Neverworld Wake(7)



Cannon went after her. A few minutes later, he brought her back. She was crying and wearing his hoodie. He tucked her carefully, like some wild bird with a broken wing, into the front seat, whispering, “It’s gonna be all right, Shrieks.”

It was Cannon who got us home.



* * *





As the five of us went clambering into Wincroft, dripping wet and drunk, it felt normal for the first time. It felt like the old days. Thank goodness for the defunct top on that convertible. Our brush with death had thawed the ice. We were giddy, teeth chattering as we pulled off our wet clothes, leaving them in a soggy pile on the floor, which Gandalf kept circling while whining. Whitley disappeared upstairs. Martha was on her hands and knees in front of the fireplace, moaning, “I can’t feel my legs.” Cannon went down to the wine cellar, returning with four bottles of Chivas Regal Royal Salute, and poured shots in pink champagne glasses.
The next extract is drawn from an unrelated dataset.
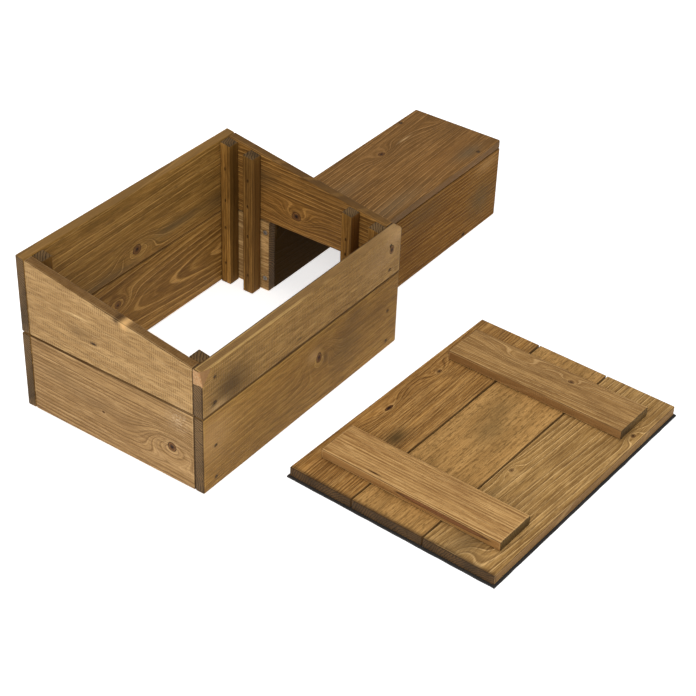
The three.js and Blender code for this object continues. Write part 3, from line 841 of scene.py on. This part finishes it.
LID_GRAIN = {
    "lid_board_front": wood(
        (167, 127, 70), (227, 184, 121), (107, 75, 37), (116, 84, 46), ring=0.0078, pith=(0.26, -0.04),
        lean=(-0.04, 0.02), line=1.0, band=0.36, pin_lines=0.22, arris_reach=0.0008, end=(92, 66, 36),
        knots=(
            (0.178, 0.095, 0.003, 1.4, 0.6, 1.6, 0.02, 0.008),
            (0.341, 0.011, 0.0032, 1.4, 0.9, 1.8, 0.02, 0.008),
            (-0.004, 0.056, 0.001, 1.0, 0.0, 5.2, 0.048, 0.026),
        ),
        patches=(
            (0.0, 0.053, 0.0045, 0.2, (66, 44, 20), 0.9), (0.03, 0.06, 0.04, 0.024, (112, 88, 54), 0.6),
            (0.12, 0.088, 0.03, 0.006, (110, 84, 46), 0.5),
        ),
    ),
    "lid_board_middle": wood(
        (184, 138, 78), (217, 171, 106), (118, 86, 42), (116, 84, 46), ring=0.016, pith=(0.3, -0.04),
        line=0.25, band=0.3, pin_lines=0.24, mottle=0.55, arris_reach=0.0008, end=(92, 66, 36),
        patches=(
            (0.0, 0.054, 0.0045, 0.2, (66, 44, 20), 0.9),
            (0.228, 0.055, 0.03, 0.02, (118, 92, 52), 0.6),
            (0.273, 0.069, 0.026, 0.016, (118, 90, 50), 0.5),
        ),
    ),
    "lid_board_rear": wood(
        (181, 132, 68), (227, 180, 113), (100, 65, 28), (112, 82, 44), ring=0.0042, pith=(-0.4, -0.03),
        lean=(0.03, 0.02), wander=0.0012, line=0.8, line_is_light=False, band=0.36, pin_lines=0.26,
        arris_reach=0.0008, end=(92, 66, 36),
        knots=(
            (0.18, 0.075, 0.003, 2.6, 1.5, 3.0, 0.042, 0.011),
            (0.291, 0.072, 0.0028, 1.6, 0.8, 3.6, 0.034, 0.011),
        ),
        patches=(
            (0.0, 0.049, 0.0045, 0.2, (66, 44, 20), 0.9),
            (0.137, 0.03, 0.024, 0.012, (80, 60, 30), 0.85),
        ),
    ),
    "lid_batten_near": wood(
        (196, 151, 91), (231, 189, 128), (129, 87, 43), (140, 100, 54), ring=0.0046, pith=(0.4, -0.1),
        lean=(0.02, 0.01), wander=0.0008, line=0.6, line_is_light=False, band=0.16, pin_lines=0.36,
        arris_dark=0.75, end=(116, 90, 46),
        resin_streak=(0.088, 0.0087, 0.07, 0.0033, (126, 84, 50), 1.0),
        patches=((0.197, 0.06, 0.01, 0.0015, (70, 44, 20), 0.9),),
    ),
    "lid_batten_far": wood(
        (171, 130, 75), (209, 167, 110), (120, 84, 44), (130, 92, 50), ring=0.0068, pith=(0.3, -0.05),
        lean=(0.04, 0.02), wander=0.0016, line=0.85, band=0.36, pin_lines=0.3, fibre=0.58, saw=0.25,
        arris_dark=0.75, end=(140, 110, 64),
        knots=(
            (0.1087, 0.02, 0.0034, 1.4, 0.8, 2.0, 0.022, 0.009),
            (0.19, 0.023, 0.001, 1.4, 0.0, 3.0, 0.048, 0.014),
        ),
    ),
}
GRAIN = {**WALL_GRAIN, **END_GRAIN, **POST_GRAIN, **TUNNEL_GRAIN, **LID_GRAIN}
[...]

Whitley dumped a giant mound of white terry-cloth bathrobes on the couch like a pile of dead bodies.

“I’ve never been so scared in my whole life,” she said, giggling.

That was when the doorbell rang.

We all sat up, staring at each other, bewildered. Mentally counting. We were all here.

“Someone call Ghostbusters?” slurred Martha.

“I’ll go,” volunteered Cannon. A sloppy salute, and he disappeared into the foyer. None of us said a word, listening, the only sound the rain drumming on the roof.

A minute later, he was back.

“It’s some old geezer. He’s two hundred years old.”

“It’s Alastair Totters,” said Martha.

“Who?” Cannon snapped.

“Time-traveling villain in The Bend,” mumbled Martha.

“No, no,” whispered Kip, gleeful. “It’s the proverbial kook with Alzheimer’s who wandered away from his nursing home during Elvis Social Hour. Without his medication. They’re always without their medications.”

“I’ll invite him in for a nightcap?” asked Cannon, sighing, a mischievous wink.

“No,” hissed Whitley. “That’s how horror movies start.”

“Chapter three,” Martha muttered.

“Hey,” said Cannon, pointing at Wit. “That’s not very nice. I’m inviting him in—”

“NO!”

Then we were all racing, giggling, tripping over each other as we bumbled to the foyer to see for ourselves, tying up our bathrobes, taking turns to check the peephole, bumping heads. I assumed Cannon was somehow playing a trick on us, that no one would actually be there.

But there he was. An old man.

He was tall, with thick silver hair. Though I couldn’t make out his face in the shadows, I could see that he was dressed in a dark suit and tie. He leaned in, smiling, as if he could see me peering out.

Cannon opened the door with a bow.

“Good evening, sir. How may we help you?”

The man didn’t immediately speak. Something about the way he surveyed us—methodically inspecting each of our faces—made me think he knew us from somewhere.

“Good evening,” he said. His voice was surprisingly rich. “May I enter the premises?”

No one answered, the question being too presumptuous and strange. I gathered he was not senile. His eyes—deep green, gleaming in the porch light—were lucid.

“Oh, you live next door,” said Whitley, stepping beside Cannon. “Because if this is about Burt’s sailboat, the Andiamo, being marooned in front of your dock, he told me to tell you he had problems with the anchor and he’s working on getting a tow next week.”

“I do not live next door.”

He stared at us another beat, his face expectant.

“It’s really best if I come inside to explain.”

“Tell us what you want right there,” said Cannon.

The man nodded, unsurprised. It was then that I noticed two bizarre things.

One: he looked like Darrow’s musical director, Mr. Joshua. For a moment my drunken mind believed that it was Mr. Joshua, that something terrible had happened to him in the year since I’d last seen him. He’d suffered some tragedy and aged twenty-five years, his hair going silver, his face growing tattered. But it wasn’t Mr. Joshua. Mr. Joshua was slight and rosy, quick to laugh. This man was bony, with a hawkish face, one that would look at home on foreign currency or atop a monument in a town square. It was as if he were the identical twin brother of Mr. Joshua, as if they’d been separated at birth and had totally different life experiences, Mr. Joshua’s nurturing and this man’s harrowing, bringing him to look the way he did.

Two: there was no car in the driveway, so the question of how he’d come here without an umbrella yet remained perfectly dry hung in the air, vaguely alarming, like a faint odor of gas.

“You’re all dead,” he said.





“Oh, dear. You’ll have to excuse me. That’s not accurate.”

The old man placed a hand over his eyes, shaking his head. “I overshot it. Went for the dramatic, Masterpiece Theater effect. I apologize. Let’s try that again, shall we?”

He cleared his throat, smiling.

“You’re all nearly dead. Wedged between life and death. Time for you has become snagged on a splinter, forming a closed-circuited potentiality called a Neverworld Wake.”